Antes do anúncio da União Africana em janeiro, o Brasil já era parceiro de cinco países em projetos-piloto. Etiópia, Senegal, Malawi, Moçambique e Niger faziam compras locais da agricultura familiar para alimentação escolar com o apoio do CGFome e do Centro de Excelência Contra a Fome do Programa Mundial de Alimentos. “Dizer para alguém que uma metodologia funciona é uma coisa, mas você fazer junto com esse alguém, aplicar essa metodologia, é outra, muito diferente”, defende Marcos Lopes. Contudo, a decisão dos líderes africanos dá início a uma série de trabalhos que vão além da celebração do Dia Africano de Alimentação Escolar. A Cúpula da União Africana determinou a criação de um comitê técnico multidisciplinar de especialistas africanos para realizar, com apoio do Centro de Excelência contra a Fome do Programa Mundial de Alimentos, um estudo geral sobre a relevância e o impacto da alimentação escolar nos estados membros da União Africana. “O primeiro passo será um estudo de viabilidade sobre os aspectos que permitiram ao Brasil tamanho sucesso: assistência aos agricultores familiares, financiamento. Vimos que é necessário contar com recursos do próprio país para esse tipo de ação, assim como uma lei nacional e vontade política”, conta Martial De-Paul Ikounga, da União Africana. “É muito importante dar difusão a essa iniciativa. Nós também gostaríamos de ter sugestões, conselhos e outras propostas para melhorarmos o monitoramento desses projetos”, explica o coordenador-geral da CGFome , Ministro Milton Rondó Filho. Ele também comemora a decisão da União Africana. “A inspiração é o Brasil”.
ÀS COMPRAS
Em 2014, o Governo do Níger comprou 800 toneladas de alimentos da agricultura.
AS CONDIÇÕES
Desde o início dos anos 2000, o Governo do Brasil definiu que estar matriculado e frequentando escola é condição sine qua non para que uma criança e seus familiares recebam qualquer tipo de auxílio governamental.
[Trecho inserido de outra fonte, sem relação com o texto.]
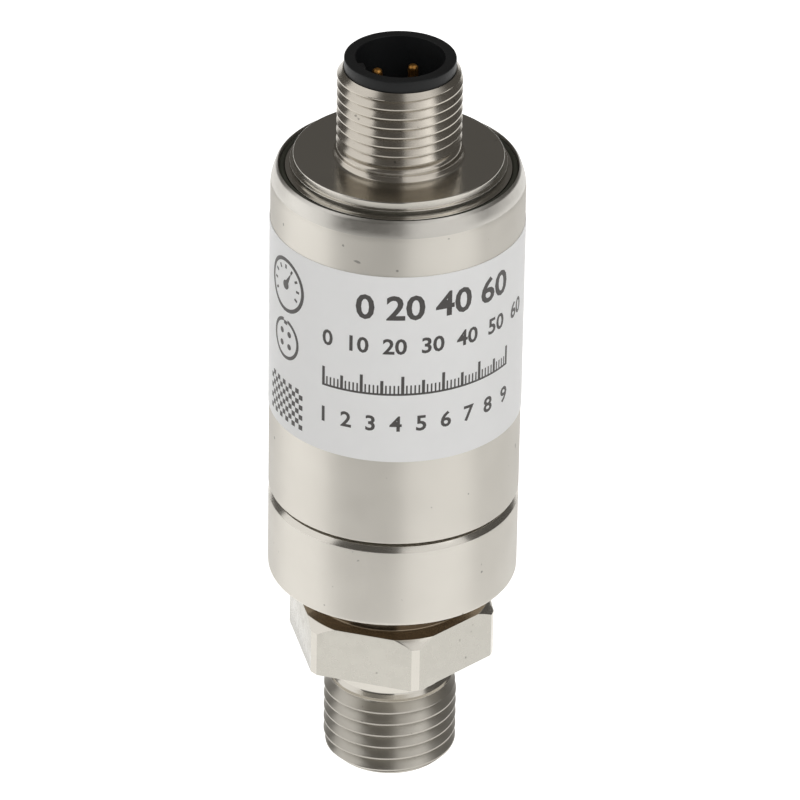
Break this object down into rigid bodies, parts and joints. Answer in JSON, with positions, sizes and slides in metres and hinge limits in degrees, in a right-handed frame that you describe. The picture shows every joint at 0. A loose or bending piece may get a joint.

Depois, a escola ganhou uma importância maior por parte dos governantes brasileiros tornando-se um dos principais vetores de transformações sociais. Isso se deu a partir da criação do Programa de Aquisição de Alimentos (PAA), que permite a compra de alimentos produzidos pela agricultura familiar, com dispensa de licitação. A medida, junto à outras medidas de proteção social, fez o Brasil reduzir em 82,1% o número pessoas subalimentadas entre 2002 a 2014, segundo dados da ONU. A queda é a maior registrada entre as seis nações mais populosas do mundo, e também é superior a média da América Latina, que foi de 43,1%.